The failures in SparseJaccard and Lorentz are interesting but unrelated to my issue. I need to use NormalizedCosine for my application.

Comments

It is possible this is an issue with the upstream NGT library. I am not sure but I decided to ask here first. It is also possible that I have missed some detail about these distance types are supposed to be used.

lerouxrgd commented 10 months ago

Thanks for the detailed report, I am indeed able to reproduce the errors you see. I also think it might be due to some bugs in the underlying NGT code and it would be worth reporting it there too. I will try to investigate NGT code.
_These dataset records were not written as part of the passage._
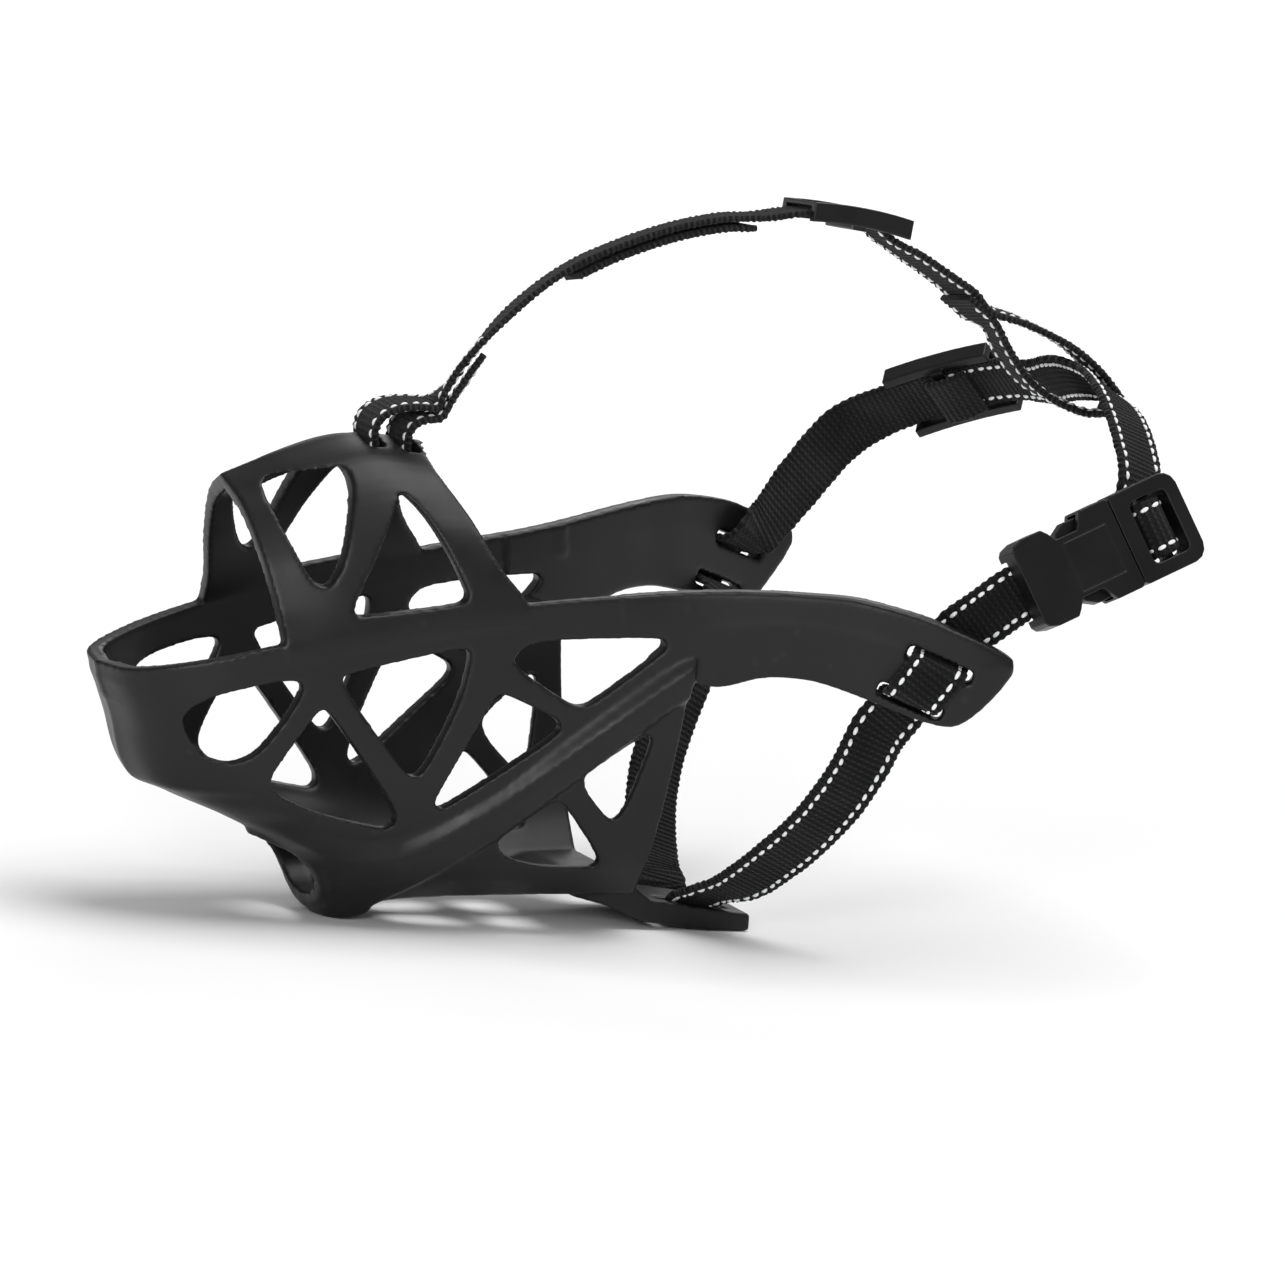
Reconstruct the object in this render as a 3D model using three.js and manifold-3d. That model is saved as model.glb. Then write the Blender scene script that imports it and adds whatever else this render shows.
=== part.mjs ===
// Basket muzzle for a medium dog: one soft moulded basket, webbing straps with
// a side-release buckle and two slide adjusters.  Millimetres, +Z up, nose
// towards -X, the wearer's left side towards -Y.
import * as THREE from 'three';
import * as BGU from 'three/addons/utils/BufferGeometryUtils.js';
import Module from 'manifold-3d';

const wasm = await Module();
wasm.setup();

// ---------------------------------------------------------------- dimensions
const WALL = 2.8;            // basket wall
const RIM_H = 6.2;           // height of the thickened rim belt
const RIM_T = 3.4;           // thickness of the rim belt and the wings
const WEB_W = 10.0;          // webbing width
const WEB_T = 1.2;           // webbing thickness
const GAP = 0.3;             // running gap between pieces
const PITCH = 5.6;           // degrees, puts chin cup and throat tab on one level
const FOOT_CUT = 0.8;        // depth of the flat faces under chin cup and tab
const BUCKLE_W = 16.4, BUCKLE_T = 6.4;
const NECK_SLIDE_L = 20.0, FOREHEAD_SLIDE_L = 18.5, SLIDE_W = 14.0;

// basket side: rows from the rim down, columns from the nose back; [x, half width, z]
const HULL = [
  [[-27,0,-4.3],[-24,10.3,-4.0],[-13,17.5,-2.1],[3,21.0,0.6],[22,23.3,3.3],[45,26.5,5.0],[70,31,5.8]],
  [[-24.2,0,-13],[-21.6,10,-13],[-12,17.5,-13],[4,20.6,-13],[22,23,-12],[45,26.3,-9],[70,31.5,-5]],
  [[-20.6,0,-24.2],[-17.5,8.8,-24.6],[-8.5,15.3,-25.2],[6,19.2,-26],[22,21.8,-25],[45,25.4,-22],[69,29.5,-17]],
  [[-5,0,-33.4],[-3,7.5,-33.4],[3,12.5,-33.9],[11,16.5,-34.4],[24,19.8,-33],[45,22.8,-31],[68,26.5,-27]],
  [[4.6,0,-37.5],[5.8,6.8,-37.5],[9.5,11.2,-38],[15.5,14.2,-38.6],[26,17.6,-38.8],[45,20.2,-38],[67,23.5,-35.5]],
  [[9.3,0,-45],[10.2,6,-45],[13,9.6,-45],[18.5,12.0,-44.5],[28,14.7,-44],[45,17.3,-43.6],[66.5,19.6,-43]],
  [[13.5,0,-51.8],[14.6,3.8,-51.6],[17.5,6.5,-50.6],[22.5,8.6,-48.9],[31,10.6,-48.5],[45,12.4,-48.9],[66,14.5,-49.9]],
];
// nose bridge: rows from the rim to the crown, columns front to back
const BRIDGE = [
  [[0.6,20.8,-3.2],[14,22.6,-1.2],[28,24.4,0.6],[42,26.2,1.5]],
  [[0,20.6,0.2],[14,22.4,2.2],[28,24.2,4.0],[42,26.0,4.9]],
  [[-0.3,17.8,5.5],[12,20.5,8.5],[25,22.3,10.5],[37.8,23.5,11.5]],
  [[-1.6,14.2,14],[10,17,17.5],[21.5,18.3,19.5],[34.5,18.8,19.0]],
  [[-3.0,8.0,22.2],[8.5,9.8,26.3],[20,10.4,28.6],[30.8,10.6,26.8]],
  [[-4.0,0,26.4],[8,0,29.8],[20,0,31.6],[33,0,29.2]],
];
// wing stations: x, half width, top z, bottom z
const WING = [
  [58,28.4,5.5,-3.5],[66,30.2,5.8,-7.5],[73,32.4,5.9,-10.4],[81,35.6,5.8,-8.8],[88,38.6,5.4,-9.3],
  [94.4,41.3,4.8,-11.5],[100,44.0,3.4,-14.0],[106.6,47,1.2,-16.6],[110.5,48.6,-0.7,-17.0],
  [114.2,50.0,-2.4,-14.5],[117.8,51.0,-4.4,-10.8],[119.9,51.6,-6.0,-7.9],
];
const FAR_LIFT = 2.6;        // the far wing is flexed up by this much at its end

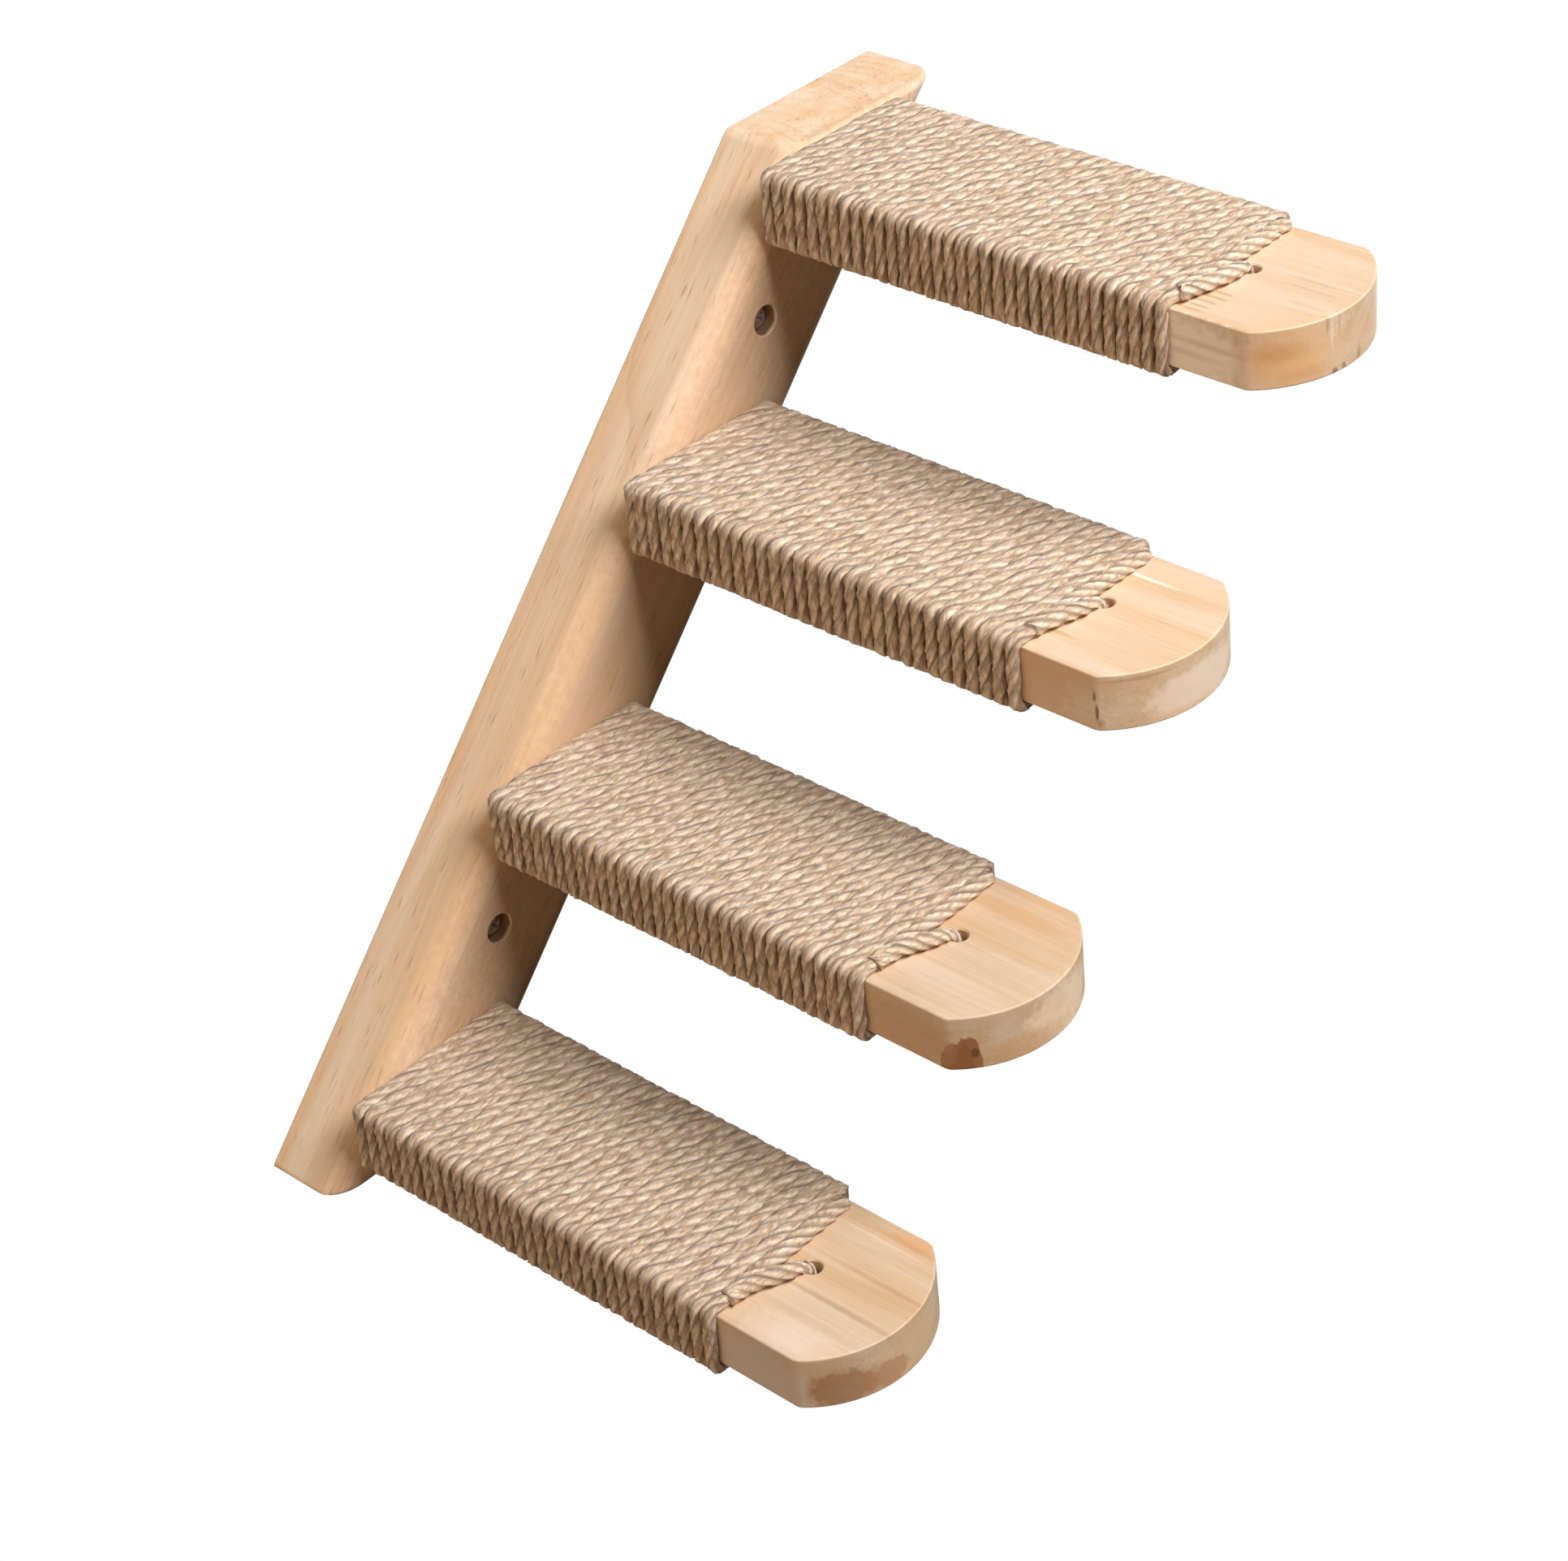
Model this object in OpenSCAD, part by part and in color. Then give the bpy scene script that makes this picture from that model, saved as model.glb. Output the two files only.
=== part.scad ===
/* [Rail] */
// Length of the rail along its slanted edges
rail_length = 400; // [380:1:460]
// Width of the rail across its front face
rail_width = 56; // [52:1:70]
// Thickness of the rail, from the wall to its front face
rail_thickness = 34; // [28:1:44]
// Rounding of the two long front edges
rail_rounding = 10; // [2:0.5:14]
// Slope of the rail, up from level
rail_slope = 46; // [40:1:54]

/* [Steps] */
// Reach of each board, from the rail's front face to its tip
step_reach = 220; // [180:1:260]
// Width of each board
step_width = 67; // [60:1:74]
// Thickness of each board
step_thickness = 21; // [18:0.5:26]
// Radius of the round end of each board
tip_radius = 41; // [40:0.5:60]
// Rounding where a board's side runs into its round end
tip_corner = 8; // [3:0.5:12]
// Height of the lowest board's underside above the rail's lower end
lower_margin = 11.5; // [4:0.5:20]
// Drop from the rail's upper end to the highest board's top
upper_margin = 3.5; // [1:0.5:15]
// Distance of the boards' middle from the rail's middle line, towards its high side
step_shift = 9; // [4:0.5:12]

/* [Rope] */
// Whole turns of rope round each board
turns = 20; // [12:1:23]
// Thickness of the rope where it is pressed flat on a board
rope_thickness = 4; // [3:0.25:4.5]
// Diameter of the rope where it is round, in the hole
rope_diameter = 5; // [4:0.25:6]
// Gap between one turn and the next
turn_gap = 0.6; // [0.5:0.05:1]
// Clearance between the rope and the wood
rope_clearance = 0.3; // [0.2:0.05:0.6]
// Clearance round the rope in its hole
hole_clearance = 0.75; // [0.5:0.05:1.5]
// Distance of the rope hole from the tip of the board
hole_inset = 41; // [34:0.5:60]
// Distance of the rope hole from the board's middle line, towards the far side
hole_shift = 2; // [-4:0.5:4]
// Distance from the edge of the wrap to the middle of the rope hole
wrap_stop = 2.5; // [1:0.25:6]
// Depth to which the rope's end runs down its hole
rope_end_depth = 14; // [8:0.5:16]

/* [Wall screws] */
// Distance between the two wall screws along the rail
wall_screw_spacing = 233; // [225:1:240]
// Distance of the wall screws from the rail's middle line, towards its high side
wall_screw_shift = 6.5; // [0:0.5:10]
// Diameter of a wall screw over its thread
wall_screw_diameter = 4.5; // [4:0.25:5.5]
// Diameter of a wall screw's smooth shank
wall_shank_diameter = 3.8; // [3:0.1:3.9]
// Diameter of a wall screw's head
wall_head_diameter = 8.5; // [8:0.25:10]
// Height of a wall screw's head
wall_head_height = 3; // [2.5:0.25:4]
// Length of thread that a wall screw shows behind the rail, without its point
wall_grip = 9; // [6:0.5:10]
// Distance from the rail's back to the start of that thread
wall_thread_gap = 0.5; // [0.2:0.1:2]
// Diameter of the recess that a wall screw's head sits in
recess_diameter = 12; // [11:0.5:14]
// Depth of the recess below the rail's front face
recess_depth = 6; // [4:0.5:10]

/* [Step fixings] */
// Distance between the two screws that hold a board
fixing_spacing = 36; // [32:0.5:40]
// Diameter of a fixing screw over its thread
fixing_diameter = 4; // [3.6:0.1:5]
// Diameter of a fixing screw's countersunk head
fixing_head_diameter = 8; // [7:0.25:9]
// Depth of a fixing screw's head below the rail's back
fixing_sink = 0.5; // [0.3:0.1:2]
// Length of a fixing screw that bites into the board
fixing_bite = 28; // [20:1:40]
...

cjrh commented 10 months ago

Ok I made a reproducer using ngt-py and made a corresponding issue there ☝🏼

wallies commented 9 months ago

@cjrh @lerouxrgd this looks to be fixed in the latest release https://github.com/yahoojapan/NGT/releases/tag/v2.1.5

lerouxrgd commented 9 months ago

GitHub automatically closed this issue when I merged the PR, however there seems to be an issue remaining for Lorenz and SparseJaccard distances. I have mentioned it in the related NGT issue.

lerouxrgd commented 9 months ago

As Lorentz and SparseJaccard seem a bit special, I have released 0.7.0 that fixes the issue for the other distances.